◆ Provided material:
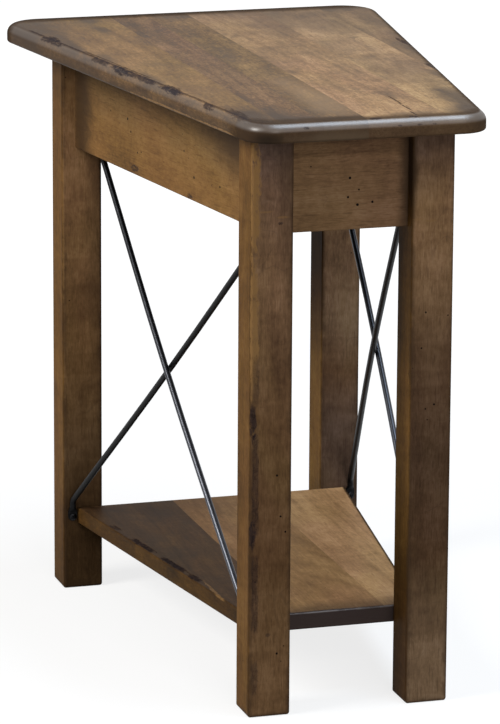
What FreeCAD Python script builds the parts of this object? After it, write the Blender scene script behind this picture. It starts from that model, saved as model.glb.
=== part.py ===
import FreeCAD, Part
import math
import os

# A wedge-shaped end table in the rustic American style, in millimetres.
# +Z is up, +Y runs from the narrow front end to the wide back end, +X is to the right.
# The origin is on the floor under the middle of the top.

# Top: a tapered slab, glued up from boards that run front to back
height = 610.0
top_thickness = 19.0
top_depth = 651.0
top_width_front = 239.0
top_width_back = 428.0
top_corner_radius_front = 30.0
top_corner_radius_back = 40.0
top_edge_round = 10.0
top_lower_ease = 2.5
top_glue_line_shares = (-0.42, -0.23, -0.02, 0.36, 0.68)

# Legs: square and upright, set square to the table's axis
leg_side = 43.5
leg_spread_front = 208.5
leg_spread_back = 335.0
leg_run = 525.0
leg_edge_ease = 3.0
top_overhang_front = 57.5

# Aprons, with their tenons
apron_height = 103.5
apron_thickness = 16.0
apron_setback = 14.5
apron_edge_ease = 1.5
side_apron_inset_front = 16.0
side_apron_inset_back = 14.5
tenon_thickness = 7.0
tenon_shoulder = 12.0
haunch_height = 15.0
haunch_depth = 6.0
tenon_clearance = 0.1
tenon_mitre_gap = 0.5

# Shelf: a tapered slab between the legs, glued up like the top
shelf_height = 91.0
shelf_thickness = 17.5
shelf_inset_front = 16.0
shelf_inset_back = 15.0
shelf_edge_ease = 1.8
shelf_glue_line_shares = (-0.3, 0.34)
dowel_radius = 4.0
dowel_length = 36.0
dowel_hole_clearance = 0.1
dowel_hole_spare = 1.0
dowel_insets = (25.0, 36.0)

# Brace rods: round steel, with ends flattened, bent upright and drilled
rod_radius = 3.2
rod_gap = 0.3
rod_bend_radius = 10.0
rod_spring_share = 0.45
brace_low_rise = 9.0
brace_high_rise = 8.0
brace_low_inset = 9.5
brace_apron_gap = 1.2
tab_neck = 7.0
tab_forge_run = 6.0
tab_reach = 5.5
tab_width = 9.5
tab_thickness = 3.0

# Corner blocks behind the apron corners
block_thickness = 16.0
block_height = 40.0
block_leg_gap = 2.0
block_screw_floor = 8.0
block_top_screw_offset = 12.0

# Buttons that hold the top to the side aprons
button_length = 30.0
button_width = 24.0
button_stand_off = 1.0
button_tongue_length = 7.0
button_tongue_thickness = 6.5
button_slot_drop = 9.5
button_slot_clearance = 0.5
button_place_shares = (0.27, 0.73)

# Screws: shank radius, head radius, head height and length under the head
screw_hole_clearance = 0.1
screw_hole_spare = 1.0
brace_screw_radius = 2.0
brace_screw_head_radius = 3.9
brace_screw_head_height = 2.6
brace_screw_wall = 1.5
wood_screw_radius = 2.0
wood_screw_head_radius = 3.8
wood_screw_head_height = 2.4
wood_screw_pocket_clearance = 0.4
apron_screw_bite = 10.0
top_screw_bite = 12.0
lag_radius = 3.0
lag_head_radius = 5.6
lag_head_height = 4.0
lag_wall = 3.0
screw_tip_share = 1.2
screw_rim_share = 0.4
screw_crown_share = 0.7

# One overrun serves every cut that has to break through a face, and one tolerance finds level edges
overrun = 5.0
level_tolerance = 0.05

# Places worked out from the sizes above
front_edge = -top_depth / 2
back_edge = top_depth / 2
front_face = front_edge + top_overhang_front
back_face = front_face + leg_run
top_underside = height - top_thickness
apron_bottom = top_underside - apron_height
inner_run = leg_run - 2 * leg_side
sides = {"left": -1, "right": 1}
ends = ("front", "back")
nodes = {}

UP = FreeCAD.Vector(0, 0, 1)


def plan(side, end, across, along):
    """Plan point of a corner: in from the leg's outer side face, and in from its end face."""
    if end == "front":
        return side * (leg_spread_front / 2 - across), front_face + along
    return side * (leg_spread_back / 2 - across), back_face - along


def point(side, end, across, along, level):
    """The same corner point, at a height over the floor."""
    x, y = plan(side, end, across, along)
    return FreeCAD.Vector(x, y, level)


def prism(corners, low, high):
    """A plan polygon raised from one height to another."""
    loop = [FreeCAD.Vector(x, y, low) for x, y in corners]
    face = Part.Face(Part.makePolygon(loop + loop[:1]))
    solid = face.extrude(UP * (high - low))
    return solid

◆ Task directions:
Write the material out again word for word.

◆ The reply:
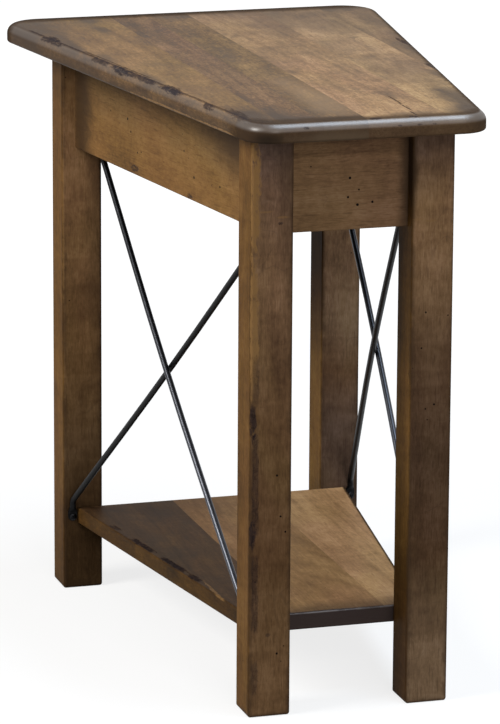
What FreeCAD Python script builds the parts of this object? After it, write the Blender scene script behind this picture. It starts from that model, saved as model.glb.
=== part.py ===
import FreeCAD, Part
import math
import os

# A wedge-shaped end table in the rustic American style, in millimetres.
# +Z is up, +Y runs from the narrow front end to the wide back end, +X is to the right.
# The origin is on the floor under the middle of the top.

# Top: a tapered slab, glued up from boards that run front to back
height = 610.0
top_thickness = 19.0
top_depth = 651.0
top_width_front = 239.0
top_width_back = 428.0
top_corner_radius_front = 30.0
top_corner_radius_back = 40.0
top_edge_round = 10.0
top_lower_ease = 2.5
top_glue_line_shares = (-0.42, -0.23, -0.02, 0.36, 0.68)

# Legs: square and upright, set square to the table's axis
leg_side = 43.5
leg_spread_front = 208.5
leg_spread_back = 335.0
leg_run = 525.0
leg_edge_ease = 3.0
top_overhang_front = 57.5

# Aprons, with their tenons
apron_height = 103.5
apron_thickness = 16.0
apron_setback = 14.5
apron_edge_ease = 1.5
side_apron_inset_front = 16.0
side_apron_inset_back = 14.5
tenon_thickness = 7.0
tenon_shoulder = 12.0
haunch_height = 15.0
haunch_depth = 6.0
tenon_clearance = 0.1
tenon_mitre_gap = 0.5

# Shelf: a tapered slab between the legs, glued up like the top
shelf_height = 91.0
shelf_thickness = 17.5
shelf_inset_front = 16.0
shelf_inset_back = 15.0
shelf_edge_ease = 1.8
shelf_glue_line_shares = (-0.3, 0.34)
dowel_radius = 4.0
dowel_length = 36.0
dowel_hole_clearance = 0.1
dowel_hole_spare = 1.0
dowel_insets = (25.0, 36.0)

# Brace rods: round steel, with ends flattened, bent upright and drilled
rod_radius = 3.2
rod_gap = 0.3
rod_bend_radius = 10.0
rod_spring_share = 0.45
brace_low_rise = 9.0
brace_high_rise = 8.0
brace_low_inset = 9.5
brace_apron_gap = 1.2
tab_neck = 7.0
tab_forge_run = 6.0
tab_reach = 5.5
tab_width = 9.5
tab_thickness = 3.0

# Corner blocks behind the apron corners
block_thickness = 16.0
block_height = 40.0
block_leg_gap = 2.0
block_screw_floor = 8.0
block_top_screw_offset = 12.0

# Buttons that hold the top to the side aprons
button_length = 30.0
button_width = 24.0
button_stand_off = 1.0
button_tongue_length = 7.0
button_tongue_thickness = 6.5
button_slot_drop = 9.5
button_slot_clearance = 0.5
button_place_shares = (0.27, 0.73)

# Screws: shank radius, head radius, head height and length under the head
screw_hole_clearance = 0.1
screw_hole_spare = 1.0
brace_screw_radius = 2.0
brace_screw_head_radius = 3.9
brace_screw_head_height = 2.6
brace_screw_wall = 1.5
wood_screw_radius = 2.0
wood_screw_head_radius = 3.8
wood_screw_head_height = 2.4
wood_screw_pocket_clearance = 0.4
apron_screw_bite = 10.0
top_screw_bite = 12.0
lag_radius = 3.0
lag_head_radius = 5.6
lag_head_height = 4.0
lag_wall = 3.0
screw_tip_share = 1.2
screw_rim_share = 0.4
screw_crown_share = 0.7

# One overrun serves every cut that has to break through a face, and one tolerance finds level edges
overrun = 5.0
level_tolerance = 0.05

# Places worked out from the sizes above
front_edge = -top_depth / 2
back_edge = top_depth / 2
front_face = front_edge + top_overhang_front
back_face = front_face + leg_run
top_underside = height - top_thickness
apron_bottom = top_underside - apron_height
inner_run = leg_run - 2 * leg_side
sides = {"left": -1, "right": 1}
ends = ("front", "back")
nodes = {}

UP = FreeCAD.Vector(0, 0, 1)


def plan(side, end, across, along):
    """Plan point of a corner: in from the leg's outer side face, and in from its end face."""
    if end == "front":
        return side * (leg_spread_front / 2 - across), front_face + along
    return side * (leg_spread_back / 2 - across), back_face - along


def point(side, end, across, along, level):
    """The same corner point, at a height over the floor."""
    x, y = plan(side, end, across, along)
    return FreeCAD.Vector(x, y, level)


def prism(corners, low, high):
    """A plan polygon raised from one height to another."""
    loop = [FreeCAD.Vector(x, y, low) for x, y in corners]
    face = Part.Face(Part.makePolygon(loop + loop[:1]))
    solid = face.extrude(UP * (high - low))
    return solid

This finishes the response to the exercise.